Defined. Subrogation is a legal term describing a right exercised by insurance carriers. It is the right to sue a third party to recover monies paid by the insurance company on a claim. The carrier pays its insured for injuries or losses and then sues the party that caused them.

"Subrogation is defined as the substitution of another person in place of the creditor or claimant to whose rights he or she succeeds in relation to the debt or claim.' [Citation.] It provides a method of compelling the ultimate payment by one who in justice and good conscience ought to make it—of putting the charge where it justly belongs." (State Farm General Ins. Co. v. Wells Fargo Bank, N.A. (2006) 143 Cal.App.4th 1098, 1105.)

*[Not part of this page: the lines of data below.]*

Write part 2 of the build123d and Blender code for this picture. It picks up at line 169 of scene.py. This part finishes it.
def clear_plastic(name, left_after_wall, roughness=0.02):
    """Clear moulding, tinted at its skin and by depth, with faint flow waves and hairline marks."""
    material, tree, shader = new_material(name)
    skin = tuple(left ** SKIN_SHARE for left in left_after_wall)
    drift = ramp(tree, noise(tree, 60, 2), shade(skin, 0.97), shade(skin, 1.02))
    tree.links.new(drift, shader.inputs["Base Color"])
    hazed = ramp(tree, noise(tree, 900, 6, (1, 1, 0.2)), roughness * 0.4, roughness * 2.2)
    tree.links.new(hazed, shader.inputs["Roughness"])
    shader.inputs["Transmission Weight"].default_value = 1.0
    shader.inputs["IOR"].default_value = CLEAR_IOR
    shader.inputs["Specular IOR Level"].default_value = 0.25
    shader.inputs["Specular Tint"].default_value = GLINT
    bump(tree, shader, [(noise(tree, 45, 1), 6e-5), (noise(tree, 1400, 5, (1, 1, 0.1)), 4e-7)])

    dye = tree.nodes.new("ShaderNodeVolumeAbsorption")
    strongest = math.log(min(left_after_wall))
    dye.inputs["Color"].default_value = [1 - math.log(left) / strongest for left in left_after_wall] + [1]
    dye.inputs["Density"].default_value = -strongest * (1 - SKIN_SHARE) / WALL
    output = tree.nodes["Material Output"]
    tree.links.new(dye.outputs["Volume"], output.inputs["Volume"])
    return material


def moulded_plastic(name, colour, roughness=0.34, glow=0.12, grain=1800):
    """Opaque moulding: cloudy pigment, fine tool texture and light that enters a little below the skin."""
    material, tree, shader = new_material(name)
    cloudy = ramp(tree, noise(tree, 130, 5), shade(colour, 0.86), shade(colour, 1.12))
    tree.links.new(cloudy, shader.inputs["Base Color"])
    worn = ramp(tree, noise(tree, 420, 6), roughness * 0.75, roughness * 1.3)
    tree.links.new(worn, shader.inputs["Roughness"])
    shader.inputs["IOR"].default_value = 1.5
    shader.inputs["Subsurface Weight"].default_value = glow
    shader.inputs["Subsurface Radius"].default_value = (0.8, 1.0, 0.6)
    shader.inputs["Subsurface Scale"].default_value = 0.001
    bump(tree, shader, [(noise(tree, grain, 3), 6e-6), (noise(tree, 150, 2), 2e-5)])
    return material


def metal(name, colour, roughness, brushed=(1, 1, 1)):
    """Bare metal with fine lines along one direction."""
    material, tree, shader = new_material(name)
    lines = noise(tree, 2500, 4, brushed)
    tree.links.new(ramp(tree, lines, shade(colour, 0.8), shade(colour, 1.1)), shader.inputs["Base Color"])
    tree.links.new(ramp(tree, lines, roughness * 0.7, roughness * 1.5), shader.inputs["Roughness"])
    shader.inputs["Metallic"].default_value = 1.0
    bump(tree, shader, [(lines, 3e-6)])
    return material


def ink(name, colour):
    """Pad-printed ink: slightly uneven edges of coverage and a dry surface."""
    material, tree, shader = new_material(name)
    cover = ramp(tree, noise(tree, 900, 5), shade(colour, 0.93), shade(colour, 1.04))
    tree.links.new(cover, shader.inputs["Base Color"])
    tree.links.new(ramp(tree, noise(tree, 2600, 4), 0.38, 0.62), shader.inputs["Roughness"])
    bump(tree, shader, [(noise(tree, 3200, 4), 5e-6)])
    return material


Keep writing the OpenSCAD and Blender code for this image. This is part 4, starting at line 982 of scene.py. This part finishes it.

"In the case of insurance, subrogation takes the form of an insurer's right to be put in the position of the insured in order to pursue recovery from third parties legally responsible to the insured for a loss which the insurer has both insured and paid.' [Citation.] 'The right of subrogation is purely derivative. An insurer entitled to subrogation is in the same position as an assignee of the insured's claim, and succeeds only to the rights of the insured. The subrogated insurer is said to "'stand in the shoes" of its insured, because it has no greater rights than the insured and is subject to the same defenses assertable against the insured. Thus, an insurer cannot acquire by subrogation anything to which the insured has no rights, and may claim no rights which the insured does not have.' [Citation.]" (Fire Ins. Exchange v. Hammond (2000) 83 Cal.App.4th 313, 317.)

"The essential elements of an insurer's cause of action for equitable subrogation are as follows: (a) the insured suffered a loss for which the defendant is liable, either as the wrongdoer whose act or omission caused the loss or because the defendant is legally responsible to the insured for the loss caused by the wrongdoer; (b) the claimed loss was one for which the insurer was not primarily liable; (c) the insurer has compensated the insured in whole or in part for the same loss for which the defendant is primarily liable; (d) the insurer has paid the claim of its insured to protect its own interest and not as a volunteer; (e) the insured has an existing, assignable cause of action against the defendant which the insured could have asserted for its own benefit had it not been compensated for its loss by the insurer; (f) the insurer has suffered damages caused by the act or omission upon which the liability of the defendant depends; (g) justice requires that the loss be entirely shifted from the insurer to the defendant, whose equitable position is inferior to that of the insurer; and (h) the insurer's damages are in a liquidated sum, generally the amount paid to the insured." (Fireman's Fund Ins. Co. v. Maryland Casualty Co. (1998) 65 Cal.App.4th 1279. 1292.)

"While the insurer by subrogation steps into the shoes of the insured, that substitute position is qualified by a number of equitable principles. For example, an insurer cannot bring a subrogation action against its own insured. ... [¶] The most restrictive principle is the doctrine of superior equities, which prevents an insurer from recovering against a party whose equities are equal or superior to those of the insurer." (State Farm General Ins. Co. v. Wells Fargo Bank, N.A. (2006) 143 Cal.App.4th 1098, 1106-1107.)

Waiver of Subrogation. The named insured's intentional relinquishing of any right to recover damages from another party who may be responsible. Such waivers are frequently found in the insurances provisions in an association's CC&Rs.